Set down all of the data exactly as it appears.

* Supplied data
• • •
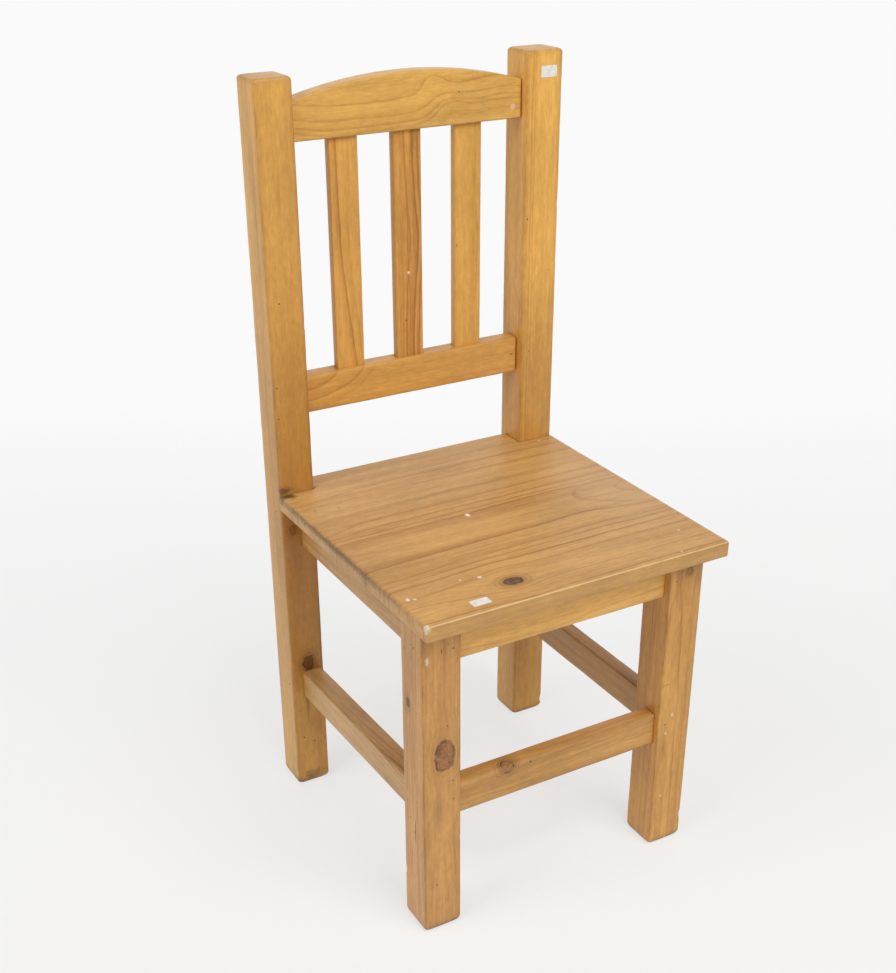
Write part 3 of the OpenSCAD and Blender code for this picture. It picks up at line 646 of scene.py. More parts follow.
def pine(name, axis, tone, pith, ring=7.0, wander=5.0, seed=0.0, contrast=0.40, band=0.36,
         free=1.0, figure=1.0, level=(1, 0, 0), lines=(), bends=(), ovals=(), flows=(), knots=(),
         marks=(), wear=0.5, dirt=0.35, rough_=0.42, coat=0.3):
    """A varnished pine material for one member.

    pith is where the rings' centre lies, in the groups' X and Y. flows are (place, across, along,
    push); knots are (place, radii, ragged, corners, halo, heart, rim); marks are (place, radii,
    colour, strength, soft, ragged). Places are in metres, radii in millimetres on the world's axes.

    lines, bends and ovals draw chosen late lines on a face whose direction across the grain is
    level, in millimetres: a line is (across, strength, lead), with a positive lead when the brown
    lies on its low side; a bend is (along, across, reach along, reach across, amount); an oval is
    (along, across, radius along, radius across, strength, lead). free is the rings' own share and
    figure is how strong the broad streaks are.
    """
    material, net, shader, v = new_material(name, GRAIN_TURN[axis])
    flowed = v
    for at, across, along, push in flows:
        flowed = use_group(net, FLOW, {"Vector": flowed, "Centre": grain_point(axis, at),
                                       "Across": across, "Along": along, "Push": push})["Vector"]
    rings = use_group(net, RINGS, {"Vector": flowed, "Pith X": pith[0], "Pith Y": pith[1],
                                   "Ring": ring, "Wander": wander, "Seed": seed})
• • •
* The solution
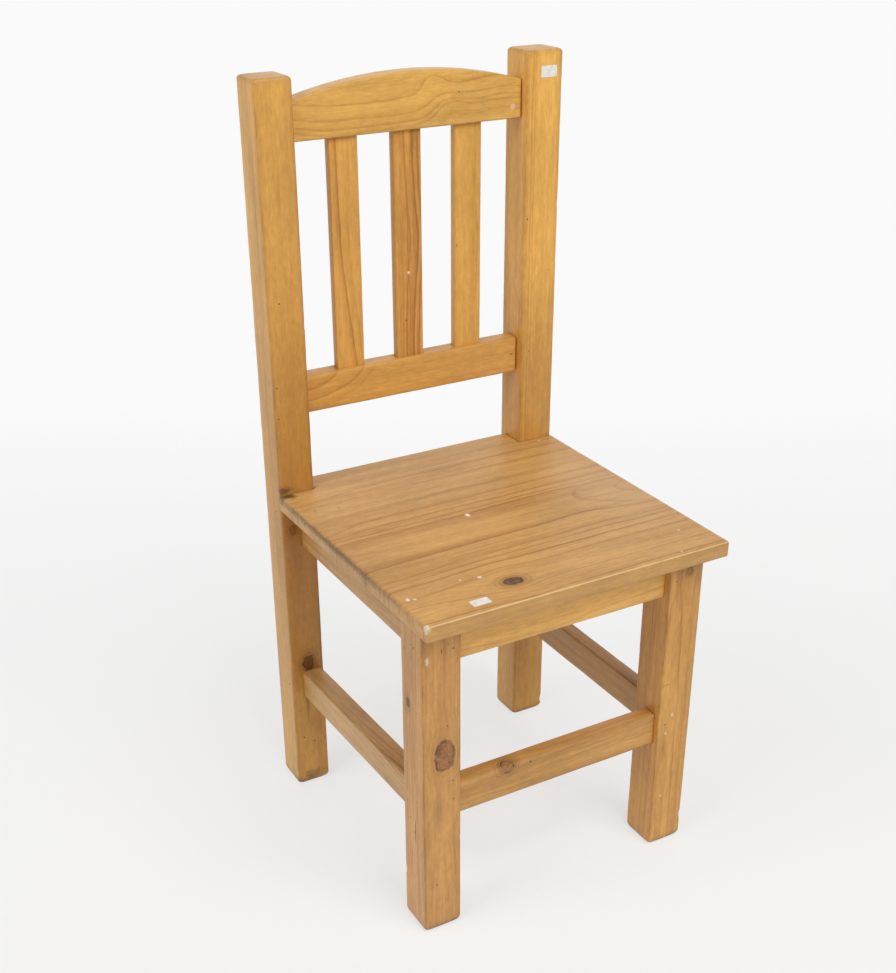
Write part 3 of the OpenSCAD and Blender code for this picture. It picks up at line 646 of scene.py. More parts follow.
def pine(name, axis, tone, pith, ring=7.0, wander=5.0, seed=0.0, contrast=0.40, band=0.36,
         free=1.0, figure=1.0, level=(1, 0, 0), lines=(), bends=(), ovals=(), flows=(), knots=(),
         marks=(), wear=0.5, dirt=0.35, rough_=0.42, coat=0.3):
    """A varnished pine material for one member.

    pith is where the rings' centre lies, in the groups' X and Y. flows are (place, across, along,
    push); knots are (place, radii, ragged, corners, halo, heart, rim); marks are (place, radii,
    colour, strength, soft, ragged). Places are in metres, radii in millimetres on the world's axes.

    lines, bends and ovals draw chosen late lines on a face whose direction across the grain is
    level, in millimetres: a line is (across, strength, lead), with a positive lead when the brown
    lies on its low side; a bend is (along, across, reach along, reach across, amount); an oval is
    (along, across, radius along, radius across, strength, lead). free is the rings' own share and
    figure is how strong the broad streaks are.
    """
    material, net, shader, v = new_material(name, GRAIN_TURN[axis])
    flowed = v
    for at, across, along, push in flows:
        flowed = use_group(net, FLOW, {"Vector": flowed, "Centre": grain_point(axis, at),
                                       "Across": across, "Along": along, "Push": push})["Vector"]
    rings = use_group(net, RINGS, {"Vector": flowed, "Pith X": pith[0], "Pith Y": pith[1],
                                   "Ring": ring, "Wander": wander, "Seed": seed})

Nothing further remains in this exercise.